In a dramatic turn of events, the Iceland volcano erupts on the Reykjanes peninsula. The volcano in Iceland erupted on Monday night, sending geysers of molten lava into the sky. The eruption followed weeks of heightened seismic activity in the region southwest of the capital.
The Icelandic Meteorological Office reported that Iceland Volcano erupted on Monday at approximately 10:17 pm (22:17 GMT), shortly after a series of small earthquakes known as an earthquake swarm. A Coast Guard helicopter was dispatched to confirm the eruption’s exact location and size, visible via nearby webcams.
Prime Minister Katrin Jakobsdottir expressed hope while acknowledging the considerable nature of the eruption. “We hope for the best, but it is clear this is a considerable eruption,” she wrote on Facebook.
The Reykjanes peninsula had been on high alert for an eruption, prompting evacuations and the closure of the famous Blue Lagoon geothermal spa in anticipation of the seismic activity. The meteorological office estimated the fissure to be approximately 2.8 kilometers (1.7 miles) long, three times greater than the most recent eruption over the summer.
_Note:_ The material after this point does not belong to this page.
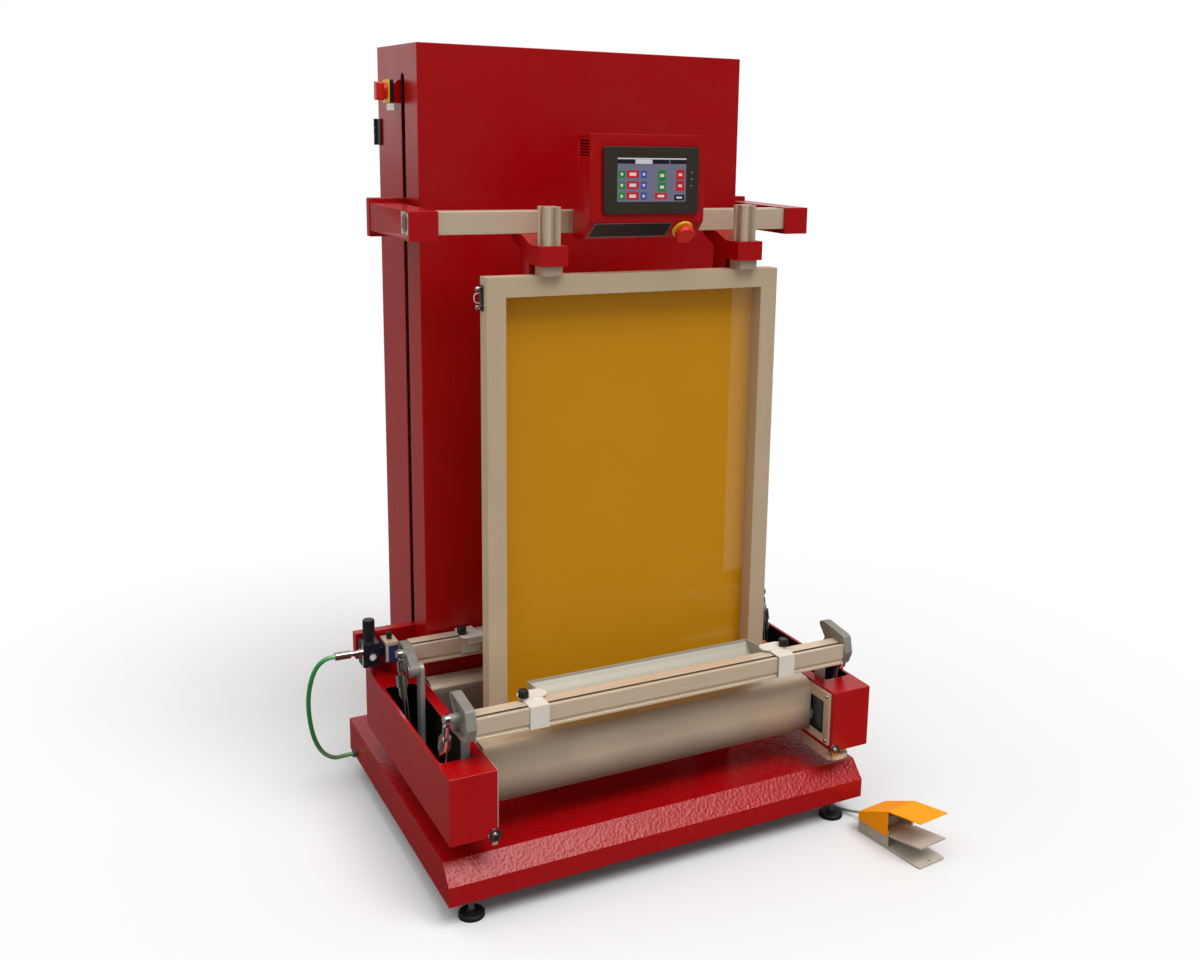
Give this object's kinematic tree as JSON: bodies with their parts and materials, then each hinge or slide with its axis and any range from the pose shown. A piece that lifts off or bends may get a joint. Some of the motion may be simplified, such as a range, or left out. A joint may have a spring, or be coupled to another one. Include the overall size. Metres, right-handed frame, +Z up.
{
  "type": "screen emulsion coater",
  "caption": "Upright automatic coater that holds a framed screen and draws two emulsion troughs up its faces; operator box above, foot pedal beside it.",
  "frame": {"origin": "on the floor under the middle of the whole set, pedal included, hose and cord left out", "axes": "+Z up, +X to the operator's right, +Y from the screen towards the column"},
  "size_m": [1.1857, 1.0018, 1.694],
  "materials": {
    "red_paint": "glossy deep red powder coat",
    "plinth_paint": "hammered deep red powder coat",
    "aluminium": "anodised, satin",
    "cast_aluminium": "cast, matt",
    "steel": "bright zinc",
    "chrome": "polished",
    "black_plastic": "matt black",
    "red_plastic": "glossy red",
    "blue_body": "blue enamel",
    "panel_glass": "black bezel with a lit screen",
    "motor_black": "matt black",
    "control_grey": "grey",
    "mesh_yellow": "yellow polyester mesh, translucent",
    "pedal_grey": "grey, satin",
    "pedal_orange": "orange",
    "hose_green": "green tube",
    "cord_grey": "grey sheath"
  },
  "bodies": {
    "machine": {"base_plinth": "plinth_paint", "column_shell": "red_paint", "door_hinges": "black_plastic", "lift_rails": "steel", "drive_motor": "motor_black", "control_panel": "control_grey", "main_switch": "red_paint", "screen_rests": "red_paint", "pedal_base": "pedal_grey", "pedal_hood": "pedal_orange", "cable_glands": "chrome", "air_hose": "hose_green", "pedal_cord": "cord_grey"},
    "foot_front_left": {"levelling_foot_front_left": "black_plastic"},
    "foot_rear_left": {"levelling_foot_rear_left": "black_plastic"},
    "foot_front_right": {"levelling_foot_front_right": "black_plastic"},
    "foot_rear_right": {"levelling_foot_rear_right": "black_plastic"},
    "door": {"rear_door": "red_paint"},
    "lock": {"door_lock": "chrome"},
    "screw": {"drive_screw": "steel"},
    "main_handle": {"switch_handle": "red_plastic"},
    "treadle": {"pedal_treadle": "pedal_grey"},
    "carriage": {"carriage_crossbar": "red_paint", "carriage_blocks": "steel", "side_boxes": "red_paint", "side_plates": "aluminium", "cross_beams": "aluminium", "air_unit": "blue_body", "air_coupling": "chrome"},
    "pressure_knob": {"regulator_knob": "black_plastic"},
    "valve": {"valve_knob": "black_plastic"},
    "holder": {"holder_plate": "red_paint", "holder_blocks": "steel", "holder_arms": "red_paint", "holder_bar": "aluminium", "operator_box": "red_paint", "touch_panel": "panel_glass"},
    "stop_button": {"estop_button": "red_plastic"},
    "left_clamp": {"left_clamp_bracket": "red_paint"},
    "left_press": {"left_clamp_post": "aluminium"},
    "right_clamp": {"right_clamp_bracket": "red_paint"},
    "right_press": {"right_clamp_post": "aluminium"},
    "screen": {"screen_frame": "aluminium", "screen_mesh": "mesh_yellow"},
    "front_stand": {"front_trolley": "cast_aluminium"},
    "front_coater": {"front_coater_bar": "aluminium", "front_wings": "cast_aluminium", "front_trough": "aluminium"},
    "front_left_thumb": {"front_knob_left": "black_plastic"},
    "front_right_thumb": {"front_knob_right": "black_plastic"},
    "front_cylinders": {"front_barrels": "chrome"},
    "front_pistons": {"front_rods": "steel"},
    "rear_stand": {"rear_trolley": "cast_aluminium"},
    "rear_coater": {"rear_coater_bar": "aluminium", "rear_wings": "cast_aluminium", "rear_trough": "aluminium"},
    "rear_left_thumb": {"rear_knob_left": "black_plastic"},
    "rear_right_thumb": {"rear_knob_right": "black_plastic"},
    "rear_cylinders": {"rear_barrels": "chrome"},
    "rear_pistons": {"rear_rods": "steel"}
  },
  "joints": [
    {"name": "front_left_foot_turn", "type": "hinge", "parent": "machine", "child": "foot_front_left", "pos_m": [-0.42215, -0.23071, 0.005], "axis": [0, 0, 1], "continuous": true},
    {"name": "rear_left_foot_turn", "type": "hinge", "parent": "machine", "child": "foot_rear_left", "pos_m": [-0.42215, 0.43229, 0.005], "axis": [0, 0, 1], "continuous": true},
    {"name": "front_right_foot_turn", "type": "hinge", "parent": "machine", "child": "foot_front_right", "pos_m": [0.44385, -0.23071, 0.005], "axis": [0, 0, 1], "continuous": true},
    {"name": "rear_right_foot_turn", "type": "hinge", "parent": "machine", "child": "foot_rear_right", "pos_m": [0.44385, 0.43229, 0.005], "axis": [0, 0, 1], "continuous": true},
    {"name": "door_swing", "type": "hinge", "parent": "machine", "child": "door", "pos_m": [-0.37415, 0.48909, 0.9], "axis": [0, 0, 1], "range_deg": [0, 110]},
    {"name": "lock_turn", "type": "hinge", "parent": "door", "child": "lock", "pos_m": [0.35085, 0.48229, 0.9], "axis": [0, 1, 0], "range_deg": [0, 90]},
    {"name": "main_switch_turn", "type": "hinge", "parent": "machine", "child": "main_handle", "pos_m": [-0.38915, 0.33329, 1.598], "axis": [1, 0, 0], "range_deg": [0, 90]},
    {"name": "treadle_press", "type": "hinge", "parent": "machine", "child": "treadle", "pos_m": [0.50674, -0.37464, 0.022], "axis": [0.9919, 0.1271, 0], "range_deg": [0, 8], "stiffness_Nm_per_rad": 4, "springref_deg": -6.88},
    {"name": "carriage_lift", "type": "slide", "parent": "machine", "child": "carriage", "axis": [0, 0, 1], "range_m": [0, 0.74]},
    {"name": "screw_turn", "type": "hinge", "parent": "machine", "child": "screw", "pos_m": [0.01085, 0.24229, 0.9], "axis": [0, 0, 1], "continuous": true},
    {"name": "pressure_knob_turn", "type": "hinge", "parent": "carriage", "child": "pressure_knob", "pos_m": [-0.48365, 0.25479, 0.44], "axis": [0, 0, 1], "range_deg": [-170, 170]},
    {"name": "valve_knob_turn", "type": "hinge", "parent": "carriage", "child": "valve", "pos_m": [-0.43815, 0.25479, 0.41], "axis": [0, 0, 1], "range_deg": [-170, 170]},
    {"name": "front_approach", "type": "slide", "parent": "carriage", "child": "front_stand", "axis": [0, 1, 0], "range_m": [0, 0.066]},
    {"name": "front_tilt", "type": "hinge", "parent": "front_stand", "child": "front_coater", "pos_m": [0.01085, -0.17471, 0.385], "axis": [1, 0, 0], "range_deg": [-6, 6]},
    {"name": "front_cylinder_swing", "type": "hinge", "parent": "front_stand", "child": "front_cylinders", "pos_m": [0.01085, -0.15271, 0.225], "axis": [1, 0, 0], "range_deg": [-3, 3]},
    {"name": "front_rod_stroke", "type": "slide", "parent": "front_cylinders", "child": "front_pistons", "axis": [0, -0.2653, 0.9642], "range_m": [-0.005, 0.005]},
    {"name": "front_left_thumb_turn", "type": "hinge", "parent": "front_coater", "child": "front_left_thumb", "pos_m": [-0.30515, -0.21171, 0.44], "axis": [0, 0, 1], "continuous": true},
    {"name": "front_right_thumb_turn", "type": "hinge", "parent": "front_coater", "child": "front_right_thumb", "pos_m": [0.30385, -0.21171, 0.44], "axis": [0, 0, 1], "continuous": true},
    {"name": "rear_approach", "type": "slide", "parent": "carriage", "child": "rear_stand", "axis": [0, -1, 0], "range_m": [0, 0.062]},
    {"name": "rear_tilt", "type": "hinge", "parent": "rear_stand", "child": "rear_coater", "pos_m": [0.01085, 0.10929, 0.385], "axis": [-1, 0, 0], "range_deg": [-6, 6]},
    {"name": "rear_cylinder_swing", "type": "hinge", "parent": "rear_stand", "child": "rear_cylinders", "pos_m": [0.01085, 0.08729, 0.225], "axis": [-1, 0, 0], "range_deg": [-3, 3]},
    {"name": "rear_rod_stroke", "type": "slide", "parent": "rear_cylinders", "child": "rear_pistons", "axis": [0, 0.2653, 0.9642], "range_m": [-0.005, 0.005]},
    {"name": "rear_left_thumb_turn", "type": "hinge", "parent": "rear_coater", "child": "rear_left_thumb", "pos_m": [-0.30515, 0.14629, 0.44], "axis": [0, 0, 1], "continuous": true},
    {"name": "rear_right_thumb_turn", "type": "hinge", "parent": "rear_coater", "child": "rear_right_thumb", "pos_m": [0.30385, 0.14629, 0.44], "axis": [0, 0, 1], "continuous": true},
    {"name": "holder_lift", "type": "slide", "parent": "machine", "child": "holder", "axis": [0, 0, 1], "range_m": [0, 0.22]},
    {"name": "estop_press", "type": "slide", "parent": "holder", "child": "stop_button", "axis": [0, 0.7665, 0.6422], "range_m": [0, 0.005], "stiffness_N_per_m": 600, "springref_m": -0.004},
    {"name": "left_clamp_slide", "type": "slide", "parent": "holder", "child": "left_clamp", "axis": [1, 0, 0], "range_m": [-0.09, 0.036]},
    {"name": "left_press_lift", "type": "slide", "parent": "left_clamp", "child": "left_press", "axis": [0, 0, 1], "range_m": [0, 0.02]},
    {"name": "right_clamp_slide", "type": "slide", "parent": "holder", "child": "right_clamp", "axis": [1, 0, 0], "range_m": [-0.085, 0.028]},
    {"name": "right_press_lift", "type": "slide", "parent": "right_clamp", "child": "right_press", "axis": [0, 0, 1], "range_m": [0, 0.02]},
    {"name": "screen_shift", "type": "slide", "parent": "machine", "child": "screen", "axis": [1, 0, 0], "range_m": [-0.02, 0.02]}
  ],
  "couplings": [
    {"joint": "screw_turn", "follows": "carriage_lift", "rad_per_m": 157.08},
    {"joint": "front_cylinder_swing", "follows": "front_tilt", "ratio": 0.18324},
    {"joint": "front_rod_stroke", "follows": "front_tilt", "m_per_rad": -0.021232},
    {"joint": "rear_cylinder_swing", "follows": "rear_tilt", "ratio": 0.18324},
    {"joint": "rear_rod_stroke", "follows": "rear_tilt", "m_per_rad": -0.021232}
  ]
}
Live-streamed footage captured the mesmerizing display of glowing orange jets of lava emanating from a fissure in the ground, surrounded by billowing clouds of red smoke.
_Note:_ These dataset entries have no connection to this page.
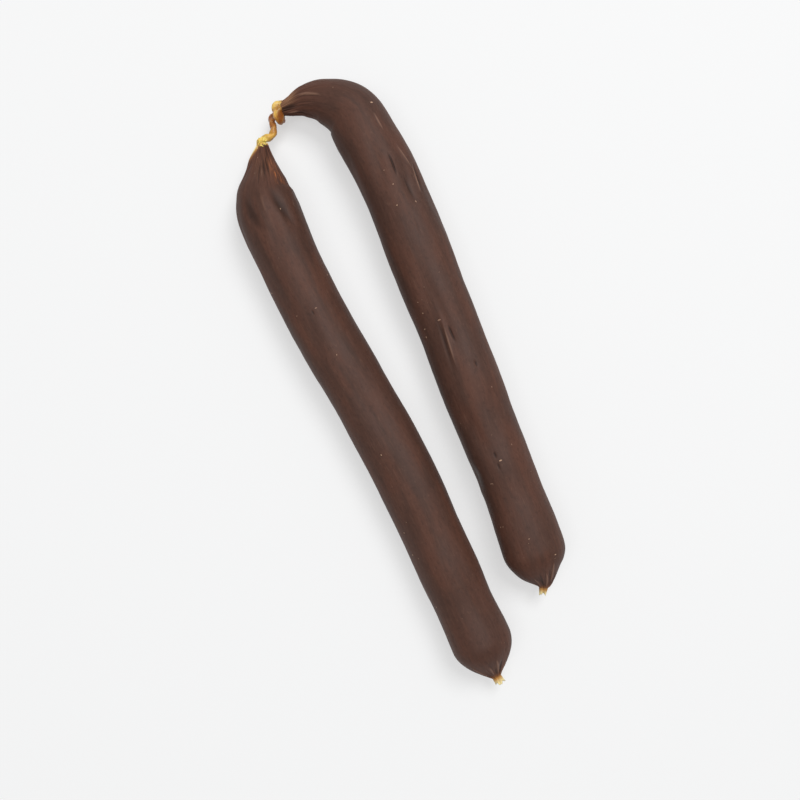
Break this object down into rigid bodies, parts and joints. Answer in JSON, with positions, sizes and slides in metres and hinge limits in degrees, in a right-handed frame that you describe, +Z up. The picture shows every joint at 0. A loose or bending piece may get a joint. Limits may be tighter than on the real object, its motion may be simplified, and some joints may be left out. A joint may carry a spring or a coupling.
{
  "type": "string of sausage links",
  "caption": "String of dried sausage links laid side by side, their heads still joined by a twisted strand of bare casing.",
  "frame": {"origin": "middle of the string's box, on the surface that it lies on", "axes": "+Y along the links towards their joined heads, +X across them towards the hooked link, +Z up"},
  "size_m": [0.0567, 0.1895, 0.0182],
  "materials": {
    "dried_sausage": "dark brown dried casing, semi-matte, with fine lengthwise wrinkles",
    "dried_casing": "bare twisted casing dried to amber and pale yellow, slightly translucent and glossy"
  },
  "bodies": {
    "root": {"sausage_string": "dried_sausage"}
  },
  "joints": []
}
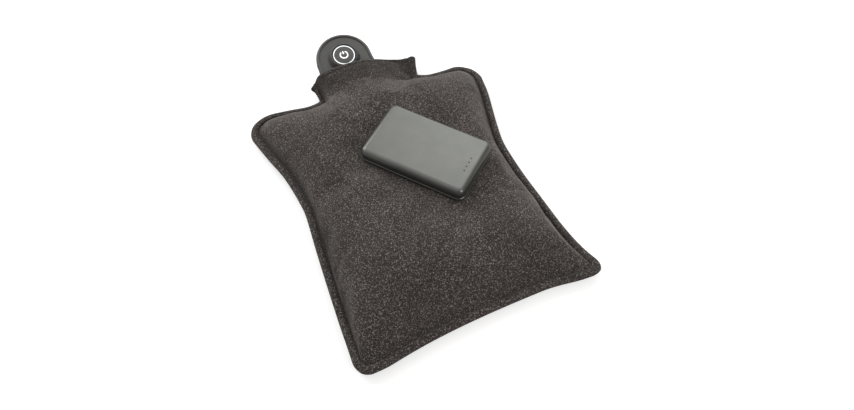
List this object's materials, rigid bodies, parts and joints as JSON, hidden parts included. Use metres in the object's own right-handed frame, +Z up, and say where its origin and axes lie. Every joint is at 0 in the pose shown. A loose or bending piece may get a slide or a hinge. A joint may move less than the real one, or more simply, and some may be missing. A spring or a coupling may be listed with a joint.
{
  "type": "electric hot water bottle",
  "caption": "Cloth-covered electric hot water bottle with a lit button controller in its neck, a wire heater and padding inside, a zip on its back and its power bank lying on it.",
  "frame": {"origin": "middle of the footprint, on the surface that the bottle lies on", "axes": "+X across the bottle, +Y from the foot to the neck, +Z up out of the front"},
  "size_m": [0.2571, 0.3713, 0.0513],
  "materials": {
    "felt_cloth": "matt",
    "wadding": "matt",
    "lining_cloth": "matt",
    "zip_tape_cloth": "matt",
    "zip_metal": "satin",
    "heater_film": "satin",
    "wire_alloy": "satin",
    "lead_rubber": "matt",
    "plug_metal": "satin",
    "controller_plastic": "satin",
    "light_guide": "satin",
    "circuit_board": "satin",
    "chip_black": "matt",
    "led_white": "gloss",
    "screw_steel": "satin",
    "bank_plastic": "satin",
    "cell_foil": "satin",
    "tongue_plastic": "matt"
  },
  "bodies": {
    "bottle": {"battery_pocket": "lining_cloth", "button_switch": "chip_black", "controller_back_shell": "controller_plastic", "controller_board": "circuit_board", "controller_capacitor": "chip_black", "controller_front_shell": "controller_plastic", "controller_processor": "chip_black", "controller_screw_1": "screw_steel", "controller_screw_2": "screw_steel", "controller_screw_3": "screw_steel", "controller_screw_4": "screw_steel", "cover_back_lower": "felt_cloth", "cover_back_upper": "felt_cloth", "cover_front": "felt_cloth", "heater_carrier": "heater_film", "heater_lead": "lead_rubber", "heater_lead_grommet": "lead_rubber", "heater_switch_chip": "chip_black", "heater_terminal": "chip_black", "heating_wire": "wire_alloy", "pad_back": "wadding", "pad_front": "wadding", "ring_led_1": "led_white", "ring_led_2": "led_white", "ring_led_3": "led_white", "ring_led_4": "led_white", "supply_lead": "lead_rubber", "supply_lead_grommet": "lead_rubber", "temperature_sensor": "chip_black", "usb_plug_overmould": "lead_rubber", "usb_plug_shell": "plug_metal", "zip_chain_lower": "zip_tape_cloth", "zip_chain_upper": "zip_tape_cloth"},
    "power_button": {"power_button": "controller_plastic", "ring_light_guide": "light_guide", "symbol_arc_guide": "light_guide", "symbol_bar_guide": "light_guide", "switch_stem": "tongue_plastic"},
    "power_bank": {"bank_board": "circuit_board", "bank_bottom_shell": "bank_plastic", "bank_button_switch": "chip_black", "bank_cell": "cell_foil", "bank_led_1": "led_white", "bank_led_2": "led_white", "bank_led_3": "led_white", "bank_led_4": "led_white", "bank_light_guide": "light_guide", "bank_top_shell": "bank_plastic", "bank_usb_a_socket": "plug_metal", "bank_usb_a_tongue": "tongue_plastic", "bank_usb_c_socket": "plug_metal", "bank_usb_c_tongue": "tongue_plastic", "boost_coil": "chip_black", "charge_chip": "chip_black"},
    "bank_button": {"bank_button": "bank_plastic"},
    "zip_slider": {"zip_slider": "zip_metal"},
    "zip_pull": {"zip_pull": "zip_metal"}
  },
  "joints": [
    {"name": "power_button_press", "type": "slide", "parent": "bottle", "child": "power_button", "axis": [0, 0.2233, -0.9748], "range_m": [0, 0.0006], "stiffness_N_per_m": 400, "springref_m": -0.0005},
    {"name": "power_bank_lift", "type": "slide", "parent": "bottle", "child": "power_bank", "axis": [0, 0, 1], "range_m": [0, 0.12]},
    {"name": "bank_button_press", "type": "slide", "parent": "power_bank", "child": "bank_button", "axis": [-0.7738, -0.6334, 0], "range_m": [0, 0.0005], "stiffness_N_per_m": 300, "springref_m": -0.0005},
    {"name": "zip_slide", "type": "slide", "parent": "bottle", "child": "zip_slider", "axis": [1, 0, 0], "range_m": [0, 0.1181]},
    {"name": "zip_pull_hinge", "type": "hinge", "parent": "zip_slider", "child": "zip_pull", "pos_m": [-0.05905, -0.10097, 0.00335], "axis": [0, 1, 0], "range_deg": [0, 165]}
  ]
}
President Gudni Thorlacius Johannesson emphasized the priority of protecting lives and infrastructure, stating, “We now wait to see what the forces of nature have in store.” Despite concerns about potential disruptions to global travel, Reykjavik’s international airport remains open. ISAVIA, the airport operator, assured there were no disruptions to arrivals or departures at Keflavik airport.
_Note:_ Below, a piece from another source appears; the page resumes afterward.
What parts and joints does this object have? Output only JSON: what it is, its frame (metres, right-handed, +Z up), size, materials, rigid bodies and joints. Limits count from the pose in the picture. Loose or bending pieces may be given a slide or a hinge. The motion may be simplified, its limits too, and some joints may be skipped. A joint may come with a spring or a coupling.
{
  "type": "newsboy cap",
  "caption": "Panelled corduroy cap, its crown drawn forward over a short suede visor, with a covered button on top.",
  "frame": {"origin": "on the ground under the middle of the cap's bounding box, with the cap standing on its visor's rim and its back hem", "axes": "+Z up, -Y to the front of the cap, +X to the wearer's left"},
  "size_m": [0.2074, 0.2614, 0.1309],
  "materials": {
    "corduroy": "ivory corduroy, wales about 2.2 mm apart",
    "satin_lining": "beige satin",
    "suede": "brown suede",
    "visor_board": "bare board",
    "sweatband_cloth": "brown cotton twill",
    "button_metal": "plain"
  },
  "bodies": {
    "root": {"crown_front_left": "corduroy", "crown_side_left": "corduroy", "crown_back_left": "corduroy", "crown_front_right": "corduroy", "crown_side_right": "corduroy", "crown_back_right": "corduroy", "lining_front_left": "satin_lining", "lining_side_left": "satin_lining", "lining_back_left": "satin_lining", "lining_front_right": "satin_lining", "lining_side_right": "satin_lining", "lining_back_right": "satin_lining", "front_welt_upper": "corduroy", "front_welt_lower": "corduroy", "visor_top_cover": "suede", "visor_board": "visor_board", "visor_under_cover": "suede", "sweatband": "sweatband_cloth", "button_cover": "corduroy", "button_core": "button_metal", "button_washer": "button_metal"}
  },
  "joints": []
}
Since October, thousands of earthquakes have been detected on the Reykjanes peninsula, leading to the evacuation of around 4,000 people from Grindavik on November 11. Residents reported damage to roads and buildings caused by the frequent small earthquakes. Iceland, known for its active volcanoes, has experienced three eruptions since 2021, with experts suggesting the possibility of a new era of volcanic activity in the region. The last eruption on the Reykjanes peninsula occurred eight centuries ago, making this recent event notable.
In 2010, the Eyjafjallajokull volcano eruption led to widespread flight cancellations and stranded millions of travelers. Iceland’s unique geographical position on the Mid-Atlantic Ridge, straddling the Eurasian and North American tectonic plates, contributes to its high volcanic activity. The Iceland Volcano erupts & is being closely monitored, with authorities emphasizing the safety of residents and preparedness for potential future developments in the region.